Kritik Dibalas Ancaman

Ketika para akademisi hukum menyampaikan kritik terhadap kondisi ini, reaksi balik negara justru berupa delegitimasi. Kritik dianggap sebagai politisasi kampus. Beberapa akademisi bahkan mendapat tekanan baik secara langsung maupun melalui serangan digital dan kampanye hitam. Di sejumlah kasus, laporan pidana dilayangkan untuk membungkam suara-suara kritis.

Ini menunjukkan bahwa ruang kebebasan akademik di Indonesia makin menyempit. Padahal, kebebasan akademik merupakan prasyarat mutlak dalam demokrasi konstitusional. Dalam konteks hukum, kebebasan itu bukan hanya penting bagi pengembangan ilmu pengetahuan, tetapi juga sebagai penyangga kebijakan negara agar tetap sejalan dengan prinsip keadilan dan perlindungan hak asasi manusia.

Konstitusi seharusnya menjadi rujukan utama dalam setiap kebijakan publik. Namun dalam praktik, nilai-nilai konstitusi hanya dijadikan simbol, bukan substansi. Ketika Mahkamah Konstitusi justru menjadi bagian dari perpanjangan kekuasaan politik, dan ketika proses legislasi tak lagi melibatkan rakyat sebagai subjek hukum, maka konstitusi telah disingkirkan secara perlahan namun pasti.

Dalam laporan Freedom House (2024), skor kebebasan sipil Indonesia mengalami penurunan. Amnesty International dalam Annual Report 2023/24 juga mencatat peningkatan pembungkaman terhadap aktivis dan akademisi. Ini menandakan bahwa problem ini bukan ilusi, melainkan fakta empirik yang diakui dunia internasional.

Apa yang dapat dilakukan? Menurut saya yang bisa dilakukan; Pertama, negara harus menyadari bahwa kritik adalah bagian dari cinta. Jeritan Indonesia gelap tidak lahir dari kebencian terhadap negara, tetapi dari kepedulian atas arah bangsa. Pemerintah perlu membuka ruang dialog dengan para akademisi, bukan memata-matai atau mengintimidasi mereka.

Kedua, mekanisme legislasi harus dikembalikan kepada jalur konstitusional yang benar. Undang-undang bukan produk elite politik semata, tetapi hasil kompromi antara negara dan masyarakat sipil. Pelibatan publik yang bermakna—bukan sekadar formalitas harus menjadi standar minimum.

Ketiga, perlindungan terhadap kebebasan akademik perlu ditegaskan ulang dalam kebijakan dan tindakan. Perguruan tinggi harus menjadi tempat aman untuk berpikir bebas, bukan ladang sensor dan intimidasi.

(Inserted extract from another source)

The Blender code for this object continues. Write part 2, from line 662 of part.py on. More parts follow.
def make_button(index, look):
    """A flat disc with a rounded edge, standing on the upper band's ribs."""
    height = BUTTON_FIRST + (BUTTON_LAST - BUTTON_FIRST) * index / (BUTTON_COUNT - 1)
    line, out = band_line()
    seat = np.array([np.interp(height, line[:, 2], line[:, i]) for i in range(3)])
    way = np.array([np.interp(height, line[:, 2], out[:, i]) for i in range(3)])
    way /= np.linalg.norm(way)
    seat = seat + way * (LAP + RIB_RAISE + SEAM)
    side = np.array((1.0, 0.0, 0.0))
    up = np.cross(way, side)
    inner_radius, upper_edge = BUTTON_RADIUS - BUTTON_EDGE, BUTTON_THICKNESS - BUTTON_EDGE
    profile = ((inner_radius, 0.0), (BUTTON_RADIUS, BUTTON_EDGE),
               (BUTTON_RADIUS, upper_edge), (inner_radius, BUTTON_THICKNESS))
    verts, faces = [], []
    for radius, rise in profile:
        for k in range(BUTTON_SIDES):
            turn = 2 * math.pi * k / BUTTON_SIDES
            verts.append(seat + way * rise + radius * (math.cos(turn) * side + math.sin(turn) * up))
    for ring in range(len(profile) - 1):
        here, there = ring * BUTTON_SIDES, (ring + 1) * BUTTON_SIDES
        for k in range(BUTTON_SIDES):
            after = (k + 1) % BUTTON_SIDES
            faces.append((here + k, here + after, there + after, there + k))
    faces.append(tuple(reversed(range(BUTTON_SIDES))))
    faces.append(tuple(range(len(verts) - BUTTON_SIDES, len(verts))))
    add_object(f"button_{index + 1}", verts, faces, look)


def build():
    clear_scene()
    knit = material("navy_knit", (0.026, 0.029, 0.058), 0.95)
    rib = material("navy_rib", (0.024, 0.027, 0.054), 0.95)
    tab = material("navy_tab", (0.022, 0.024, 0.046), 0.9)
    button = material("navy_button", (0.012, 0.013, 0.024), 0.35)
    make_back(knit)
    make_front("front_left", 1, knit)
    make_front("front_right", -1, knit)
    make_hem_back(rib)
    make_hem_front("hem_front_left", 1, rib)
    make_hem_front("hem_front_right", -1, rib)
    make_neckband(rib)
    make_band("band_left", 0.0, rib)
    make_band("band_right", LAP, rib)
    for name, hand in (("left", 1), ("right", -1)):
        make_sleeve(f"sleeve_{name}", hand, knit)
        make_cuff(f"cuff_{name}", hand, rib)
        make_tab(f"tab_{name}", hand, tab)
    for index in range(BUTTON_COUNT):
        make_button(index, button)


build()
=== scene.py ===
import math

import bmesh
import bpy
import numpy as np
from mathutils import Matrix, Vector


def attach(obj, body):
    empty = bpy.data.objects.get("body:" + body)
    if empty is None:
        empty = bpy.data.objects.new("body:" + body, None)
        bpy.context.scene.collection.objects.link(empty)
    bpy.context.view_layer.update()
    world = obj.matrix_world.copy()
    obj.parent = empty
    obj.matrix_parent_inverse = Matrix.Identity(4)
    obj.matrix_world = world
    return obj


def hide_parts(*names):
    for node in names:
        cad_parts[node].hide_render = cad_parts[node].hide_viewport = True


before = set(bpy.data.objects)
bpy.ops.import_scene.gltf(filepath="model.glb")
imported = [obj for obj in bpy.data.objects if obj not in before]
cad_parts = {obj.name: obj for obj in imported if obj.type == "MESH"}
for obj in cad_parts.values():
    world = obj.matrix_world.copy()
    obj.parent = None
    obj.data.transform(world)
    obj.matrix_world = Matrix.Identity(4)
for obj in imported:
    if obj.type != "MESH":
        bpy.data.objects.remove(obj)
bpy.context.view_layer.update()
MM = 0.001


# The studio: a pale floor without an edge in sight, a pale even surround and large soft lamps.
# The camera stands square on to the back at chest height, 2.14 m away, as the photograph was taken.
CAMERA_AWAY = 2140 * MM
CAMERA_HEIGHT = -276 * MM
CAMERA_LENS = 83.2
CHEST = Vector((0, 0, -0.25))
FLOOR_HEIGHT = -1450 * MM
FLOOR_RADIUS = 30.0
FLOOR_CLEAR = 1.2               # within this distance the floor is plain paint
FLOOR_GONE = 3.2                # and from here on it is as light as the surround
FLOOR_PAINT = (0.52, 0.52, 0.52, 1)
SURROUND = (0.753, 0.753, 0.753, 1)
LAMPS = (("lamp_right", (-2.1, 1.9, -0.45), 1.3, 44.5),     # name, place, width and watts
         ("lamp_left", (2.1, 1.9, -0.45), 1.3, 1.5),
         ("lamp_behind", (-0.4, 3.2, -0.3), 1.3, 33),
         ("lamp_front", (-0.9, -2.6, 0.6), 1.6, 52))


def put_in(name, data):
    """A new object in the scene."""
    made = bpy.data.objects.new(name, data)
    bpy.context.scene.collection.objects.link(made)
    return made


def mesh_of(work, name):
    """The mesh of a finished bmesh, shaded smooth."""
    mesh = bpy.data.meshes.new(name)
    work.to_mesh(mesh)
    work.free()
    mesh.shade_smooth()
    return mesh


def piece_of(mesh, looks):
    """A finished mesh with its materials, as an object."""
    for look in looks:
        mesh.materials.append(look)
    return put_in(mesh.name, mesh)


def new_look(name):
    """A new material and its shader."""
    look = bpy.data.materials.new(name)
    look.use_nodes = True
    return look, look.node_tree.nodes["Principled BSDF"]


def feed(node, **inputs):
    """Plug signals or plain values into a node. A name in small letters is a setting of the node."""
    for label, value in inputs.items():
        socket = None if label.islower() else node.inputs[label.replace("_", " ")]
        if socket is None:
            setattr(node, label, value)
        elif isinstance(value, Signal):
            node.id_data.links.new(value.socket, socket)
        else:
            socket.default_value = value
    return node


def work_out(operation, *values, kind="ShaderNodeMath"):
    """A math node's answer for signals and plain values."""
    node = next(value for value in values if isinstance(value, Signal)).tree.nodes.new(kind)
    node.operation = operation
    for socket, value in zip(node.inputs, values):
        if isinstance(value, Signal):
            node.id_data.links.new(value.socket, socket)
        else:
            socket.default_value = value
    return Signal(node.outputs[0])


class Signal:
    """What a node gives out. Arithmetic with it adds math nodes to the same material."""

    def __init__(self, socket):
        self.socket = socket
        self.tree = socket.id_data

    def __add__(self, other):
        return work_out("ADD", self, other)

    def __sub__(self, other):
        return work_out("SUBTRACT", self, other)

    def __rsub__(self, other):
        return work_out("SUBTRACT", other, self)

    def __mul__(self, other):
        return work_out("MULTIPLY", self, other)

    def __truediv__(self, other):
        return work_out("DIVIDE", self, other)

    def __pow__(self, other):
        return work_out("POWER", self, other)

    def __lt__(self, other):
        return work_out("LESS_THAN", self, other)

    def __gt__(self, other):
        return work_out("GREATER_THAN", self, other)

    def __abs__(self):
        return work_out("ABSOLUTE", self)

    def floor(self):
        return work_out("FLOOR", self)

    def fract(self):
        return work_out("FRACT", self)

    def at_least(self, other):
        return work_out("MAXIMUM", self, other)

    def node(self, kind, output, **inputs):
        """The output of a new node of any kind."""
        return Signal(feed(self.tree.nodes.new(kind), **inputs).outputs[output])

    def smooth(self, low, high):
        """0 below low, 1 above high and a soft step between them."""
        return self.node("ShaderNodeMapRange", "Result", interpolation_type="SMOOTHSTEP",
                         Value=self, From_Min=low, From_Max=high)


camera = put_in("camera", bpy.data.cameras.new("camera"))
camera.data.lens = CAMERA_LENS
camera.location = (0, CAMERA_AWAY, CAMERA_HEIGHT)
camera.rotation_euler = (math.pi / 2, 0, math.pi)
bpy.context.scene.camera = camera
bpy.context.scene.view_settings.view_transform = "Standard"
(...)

Keempat, lembaga-lembaga penegak hukum dan pengawas seperti Komnas HAM, Ombudsman, dan Mahkamah Konstitusi, harus menjaga independensinya dan tidak larut dalam pusaran kekuasaan.

Indonesia masih memiliki harapan, selama kampus-kampus masih berani menyuarakan kebenaran. Para akademisi hukum yang bersuara hari ini sedang mengambil risiko besar bukan untuk kepentingan pribadi, tapi demi tegaknya hukum yang adil dan demokrasi yang sehat.

“Indonesia gelap” bukan kutukan, tapi ajakan untuk menyalakan kembali terang itu. Sebab jika kampus telah padam, dan hukum telah bisu, maka gelap itu bukan lagi metafora, melainkan kenyataan. Istana telah merespon hal ini. Dengan wacana akan mengumpulkan para akademisi, aktivis atau orang-orang yang lantang menyuarakan Indonesia gelap. Kalau ini benar terjadi, sangat menarik untuk kita tunggu. Asal jangan dilakukan secara tertutup, tentunya. Semoga!